GIVEN REQUEST:
Repeat each line exactly as it is written.

SUPPLIED DATA:
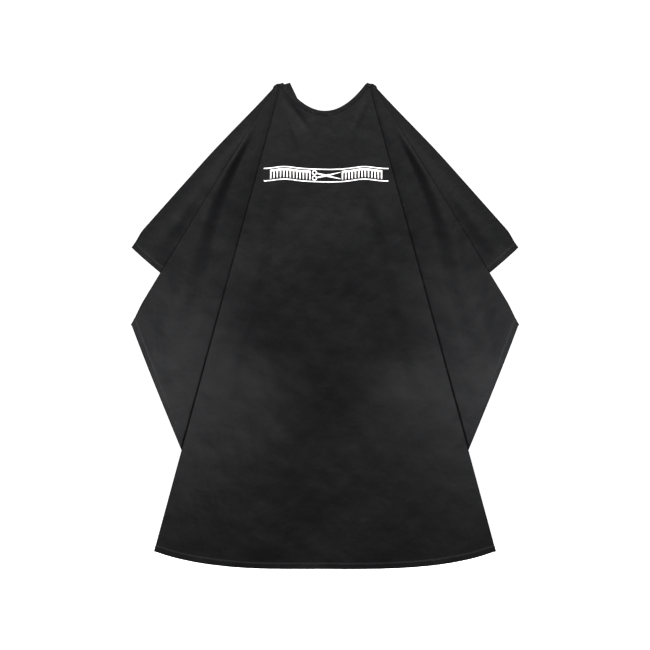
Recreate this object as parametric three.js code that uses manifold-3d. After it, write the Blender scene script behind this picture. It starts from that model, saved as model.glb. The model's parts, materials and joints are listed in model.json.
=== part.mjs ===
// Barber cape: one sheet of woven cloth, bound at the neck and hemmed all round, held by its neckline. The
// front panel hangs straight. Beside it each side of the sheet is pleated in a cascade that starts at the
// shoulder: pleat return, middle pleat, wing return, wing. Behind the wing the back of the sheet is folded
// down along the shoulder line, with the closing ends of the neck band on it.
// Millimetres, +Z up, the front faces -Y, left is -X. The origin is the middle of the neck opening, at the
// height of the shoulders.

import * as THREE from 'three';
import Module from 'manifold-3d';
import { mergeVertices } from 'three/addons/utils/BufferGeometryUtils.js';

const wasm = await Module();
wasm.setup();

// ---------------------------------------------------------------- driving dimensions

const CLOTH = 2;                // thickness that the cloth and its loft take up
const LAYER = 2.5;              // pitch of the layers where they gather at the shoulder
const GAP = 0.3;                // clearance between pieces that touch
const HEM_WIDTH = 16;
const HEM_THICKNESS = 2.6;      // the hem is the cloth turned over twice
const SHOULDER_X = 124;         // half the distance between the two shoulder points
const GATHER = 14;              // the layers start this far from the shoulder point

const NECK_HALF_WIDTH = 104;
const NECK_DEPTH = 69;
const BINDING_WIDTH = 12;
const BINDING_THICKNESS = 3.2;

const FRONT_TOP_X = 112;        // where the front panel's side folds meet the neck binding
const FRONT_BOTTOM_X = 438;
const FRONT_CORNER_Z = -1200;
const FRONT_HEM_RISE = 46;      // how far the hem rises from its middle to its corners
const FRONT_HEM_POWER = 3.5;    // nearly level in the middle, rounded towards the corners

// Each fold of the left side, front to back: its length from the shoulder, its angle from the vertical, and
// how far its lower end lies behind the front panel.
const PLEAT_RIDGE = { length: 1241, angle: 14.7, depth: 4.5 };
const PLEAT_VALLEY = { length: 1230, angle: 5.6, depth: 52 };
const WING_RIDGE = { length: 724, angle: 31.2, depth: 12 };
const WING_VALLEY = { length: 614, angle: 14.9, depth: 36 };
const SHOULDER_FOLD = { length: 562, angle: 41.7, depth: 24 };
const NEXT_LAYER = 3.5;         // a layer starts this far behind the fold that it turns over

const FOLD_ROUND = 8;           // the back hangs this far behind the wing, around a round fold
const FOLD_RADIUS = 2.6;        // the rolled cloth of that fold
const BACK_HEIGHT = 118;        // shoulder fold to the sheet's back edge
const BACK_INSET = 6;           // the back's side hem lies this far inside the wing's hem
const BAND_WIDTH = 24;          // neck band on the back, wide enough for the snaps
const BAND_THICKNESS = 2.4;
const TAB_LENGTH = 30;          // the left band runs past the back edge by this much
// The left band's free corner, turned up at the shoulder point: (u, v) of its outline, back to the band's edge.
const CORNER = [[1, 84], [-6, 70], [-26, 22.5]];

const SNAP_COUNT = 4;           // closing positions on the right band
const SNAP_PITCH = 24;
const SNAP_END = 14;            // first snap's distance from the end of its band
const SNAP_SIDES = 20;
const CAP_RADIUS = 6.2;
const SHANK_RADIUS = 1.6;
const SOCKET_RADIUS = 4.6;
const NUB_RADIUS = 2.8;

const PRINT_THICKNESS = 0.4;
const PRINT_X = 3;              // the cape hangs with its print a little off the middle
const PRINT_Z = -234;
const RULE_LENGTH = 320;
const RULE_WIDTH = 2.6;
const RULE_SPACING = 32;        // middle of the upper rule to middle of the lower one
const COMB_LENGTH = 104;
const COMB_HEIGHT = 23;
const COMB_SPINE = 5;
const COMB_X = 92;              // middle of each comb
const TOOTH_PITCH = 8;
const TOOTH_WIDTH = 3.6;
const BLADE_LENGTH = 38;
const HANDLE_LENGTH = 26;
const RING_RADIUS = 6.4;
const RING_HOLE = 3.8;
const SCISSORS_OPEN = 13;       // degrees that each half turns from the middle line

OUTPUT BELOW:
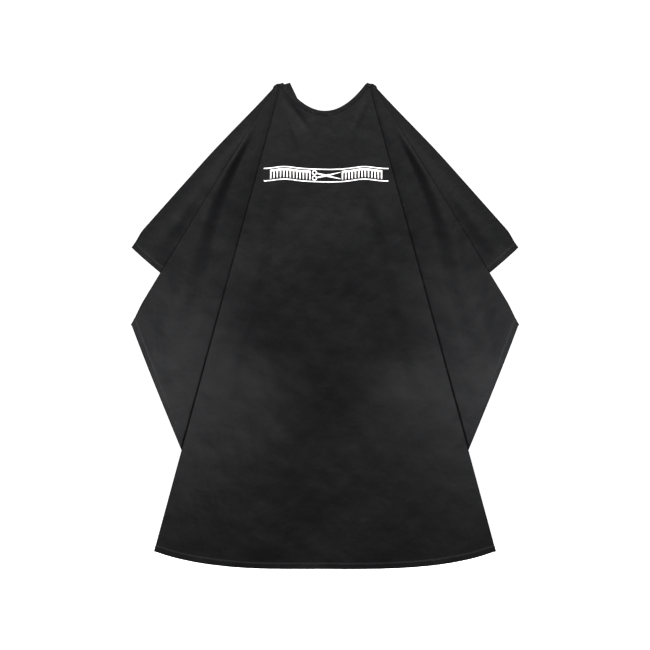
Recreate this object as parametric three.js code that uses manifold-3d. After it, write the Blender scene script behind this picture. It starts from that model, saved as model.glb. The model's parts, materials and joints are listed in model.json.
=== part.mjs ===
// Barber cape: one sheet of woven cloth, bound at the neck and hemmed all round, held by its neckline. The
// front panel hangs straight. Beside it each side of the sheet is pleated in a cascade that starts at the
// shoulder: pleat return, middle pleat, wing return, wing. Behind the wing the back of the sheet is folded
// down along the shoulder line, with the closing ends of the neck band on it.
// Millimetres, +Z up, the front faces -Y, left is -X. The origin is the middle of the neck opening, at the
// height of the shoulders.

import * as THREE from 'three';
import Module from 'manifold-3d';
import { mergeVertices } from 'three/addons/utils/BufferGeometryUtils.js';

const wasm = await Module();
wasm.setup();

// ---------------------------------------------------------------- driving dimensions

const CLOTH = 2;                // thickness that the cloth and its loft take up
const LAYER = 2.5;              // pitch of the layers where they gather at the shoulder
const GAP = 0.3;                // clearance between pieces that touch
const HEM_WIDTH = 16;
const HEM_THICKNESS = 2.6;      // the hem is the cloth turned over twice
const SHOULDER_X = 124;         // half the distance between the two shoulder points
const GATHER = 14;              // the layers start this far from the shoulder point

const NECK_HALF_WIDTH = 104;
const NECK_DEPTH = 69;
const BINDING_WIDTH = 12;
const BINDING_THICKNESS = 3.2;

const FRONT_TOP_X = 112;        // where the front panel's side folds meet the neck binding
const FRONT_BOTTOM_X = 438;
const FRONT_CORNER_Z = -1200;
const FRONT_HEM_RISE = 46;      // how far the hem rises from its middle to its corners
const FRONT_HEM_POWER = 3.5;    // nearly level in the middle, rounded towards the corners

// Each fold of the left side, front to back: its length from the shoulder, its angle from the vertical, and
// how far its lower end lies behind the front panel.
const PLEAT_RIDGE = { length: 1241, angle: 14.7, depth: 4.5 };
const PLEAT_VALLEY = { length: 1230, angle: 5.6, depth: 52 };
const WING_RIDGE = { length: 724, angle: 31.2, depth: 12 };
const WING_VALLEY = { length: 614, angle: 14.9, depth: 36 };
const SHOULDER_FOLD = { length: 562, angle: 41.7, depth: 24 };
const NEXT_LAYER = 3.5;         // a layer starts this far behind the fold that it turns over

const FOLD_ROUND = 8;           // the back hangs this far behind the wing, around a round fold
const FOLD_RADIUS = 2.6;        // the rolled cloth of that fold
const BACK_HEIGHT = 118;        // shoulder fold to the sheet's back edge
const BACK_INSET = 6;           // the back's side hem lies this far inside the wing's hem
const BAND_WIDTH = 24;          // neck band on the back, wide enough for the snaps
const BAND_THICKNESS = 2.4;
const TAB_LENGTH = 30;          // the left band runs past the back edge by this much
// The left band's free corner, turned up at the shoulder point: (u, v) of its outline, back to the band's edge.
const CORNER = [[1, 84], [-6, 70], [-26, 22.5]];

const SNAP_COUNT = 4;           // closing positions on the right band
const SNAP_PITCH = 24;
const SNAP_END = 14;            // first snap's distance from the end of its band
const SNAP_SIDES = 20;
const CAP_RADIUS = 6.2;
const SHANK_RADIUS = 1.6;
const SOCKET_RADIUS = 4.6;
const NUB_RADIUS = 2.8;

const PRINT_THICKNESS = 0.4;
const PRINT_X = 3;              // the cape hangs with its print a little off the middle
const PRINT_Z = -234;
const RULE_LENGTH = 320;
const RULE_WIDTH = 2.6;
const RULE_SPACING = 32;        // middle of the upper rule to middle of the lower one
const COMB_LENGTH = 104;
const COMB_HEIGHT = 23;
const COMB_SPINE = 5;
const COMB_X = 92;              // middle of each comb
const TOOTH_PITCH = 8;
const TOOTH_WIDTH = 3.6;
const BLADE_LENGTH = 38;
const HANDLE_LENGTH = 26;
const RING_RADIUS = 6.4;
const RING_HOLE = 3.8;
const SCISSORS_OPEN = 13;       // degrees that each half turns from the middle line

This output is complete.